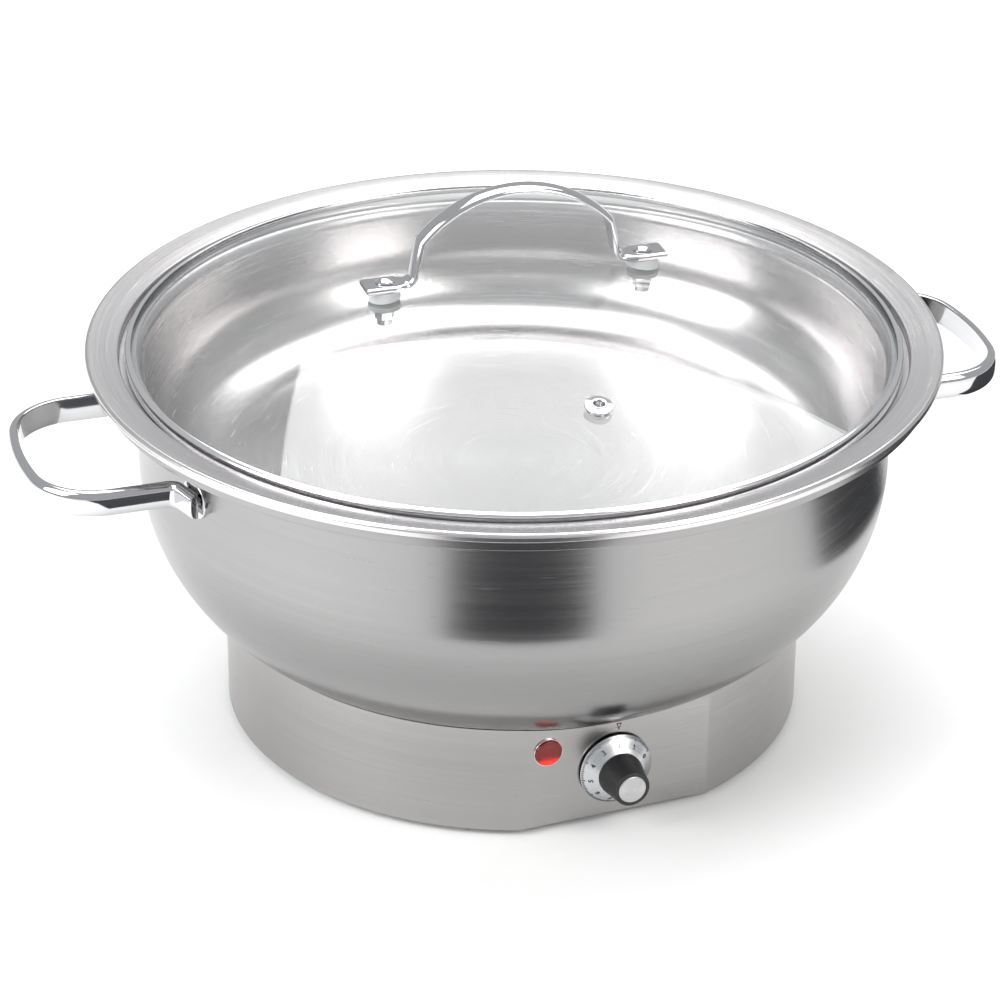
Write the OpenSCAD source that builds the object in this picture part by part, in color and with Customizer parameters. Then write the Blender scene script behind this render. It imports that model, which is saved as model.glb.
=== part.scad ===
// Round electric chafing dish: a glass lid on a food pan, which hangs in a heated water pan on a
// drum-shaped base with a flat control panel. Millimetres, +Z up, +X towards the right-hand handle,
// the control panel faces -Y. The origin is on the table, under the middle of the dish.

/* [Base] */
// Height of the rubber feet below the base shell
foot_h = 3; // [2:0.5:4]
// Radius of the base shell
base_r = 138.5; // [137:0.5:140]
// Sheet thickness of the base shell
base_t = 1; // [0.8:0.1:1.2]
// Distance of the flat control panel from the centre
panel_y = 130.4; // [129.6:0.2:131.2]

/* [Water pan] */
// Radius of the bowl's wall at its widest
bowl_r = 177.2; // [176.8:0.1:177.4]
// Radius of the bowl's rounded lower wall
bowl_round_r = 95; // [94:0.5:96]
// Height of the bowl's underside
bowl_floor_z = 38.3; // [38:0.1:38.6]
// Sheet thickness of both pans
pan_t = 0.8; // [0.6:0.1:0.9]

/* [Food pan] */
// Outer radius of the food pan's flange
flange_r = 200; // [198:0.5:202]
// Inner radius of the food pan's wall
food_r = 172; // [171:0.2:172.2]
// Height of the food pan's floor
food_floor_z = 123; // [110:1:130]
// Radius of the fillet between the food pan's floor and wall
food_fillet_r = 37; // [25:1:40]
// Height of the ledge that carries the lid
ledge_z = 182.5; // [182.3:0.1:182.7]

/* [Lid] */
// Height of the top of the glass at its centre
glass_top_z = 220; // [218:0.5:221]
// Radius of the glass dome
dome_r = 522; // [515:1:530]
// Thickness of the glass
glass_t = 4; // [3:0.5:4]
// Outer radius of the steel band round the glass
band_r = 181.2; // [181:0.1:181.8]
// Turn of the lid about the vertical axis, as it lies on the food pan
lid_turn = -3; // [-10:1:10]
// Distance of the handle's screws from the lid's centre
lid_screw_x = 62.8; // [60:0.2:66]
// Height of the lid handle's top
lid_handle_top_z = 264.5; // [260:0.5:268]
// Distance of the steam vent from the lid's centre
vent_y = 118; // [100:1:130]

/* [Side handles] */
// Distance from the centre to the far side of a handle
handle_reach = 238.5; // [234:0.5:242]
// Outer width of a handle's loop
handle_w = 104; // [96:1:106]
// Turn of the bowl and its handles about the vertical axis, against the front panel
handle_turn = -3.3; // [-5:0.1:5]
// Height of a handle's strap
handle_strap_h = 12.5; // [11:0.5:14]
// Thickness of a handle's strap
handle_strap_t = 4.75; // [4:0.25:5]
// Height of the middle of a handle
handle_z = 156; // [150:0.5:158]

/* [Controls] */
// Height of the dial's axis
dial_z = 27.5; // [26.5:0.5:28]
// Radius of the graduated skirt
skirt_r = 17.6; // [17.4:0.1:18.6]
// Radius of the knob where it meets the skirt
knob_base_r = 10.6; // [10.2:0.1:10.8]
// Radius of the knob's end
knob_end_r = 8.6; // [8:0.1:9]
// Distance of the knob's end from the panel
knob_reach = 21.4; // [21:0.1:24]
// Sideways place of the pilot lamp
lamp_x = -33; // [-34:0.5:-30]
// Height of the pilot lamp
lamp_z = 42.3; // [41:0.1:42.5]
// Radius of the pilot lamp's lens
lens_r = 6.5; // [6:0.1:6.8]

/* [Cord entry] */
// Height of the cord gland's axis
gland_z = 24; // [22:0.5:26]
// Radius of the cord that the gland is made for
cord_r = 3.75; // [3:0.05:4]

/* [Hidden] */
$fn = 64;

// Small overlap that a cut takes past a face
cut = 1;
// Gap kept between two pieces that must not touch
gap = 0.3;

// Base: the shell stands on the feet, and the base plate closes it below a return flange
shell_top_z = 62;
return_w = 11;
return_z = foot_h + 1.5;
plate_z = foot_h + 0.5;
plate_t = 1;
foot_r = 8;
foot_ring_r = 114;
foot_angles = [45, 135, 225, 315];
plate_screw_ring_r = 131;
plate_screw_count = 6;
slot_count = 12;
slot_inner_r = 30;
slot_length = 22;
slot_w = 4;

// Bowl of the water pan: a flat floor, one large arc and a slightly tapered wall
bowl_arc_x = bowl_r - bowl_round_r;
bowl_arc_z = bowl_floor_z + bowl_round_r;
bowl_neck_r = 175.6;
bowl_bend_r = 4.4;
bowl_seat_z = ledge_z - pan_t - 0.6;
bowl_neck_z = bowl_seat_z - bowl_bend_r - pan_t;
seat_wall_r = 187.4;
bowl_flange_z = 185.2;
bead_r = 196.4;
bead_drop = 5.2;
stud_ring_r = 118;
bracket_top_z = 38;
bracket_t = 1.5;
bracket_w = 24;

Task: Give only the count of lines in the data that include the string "with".

Written response: 2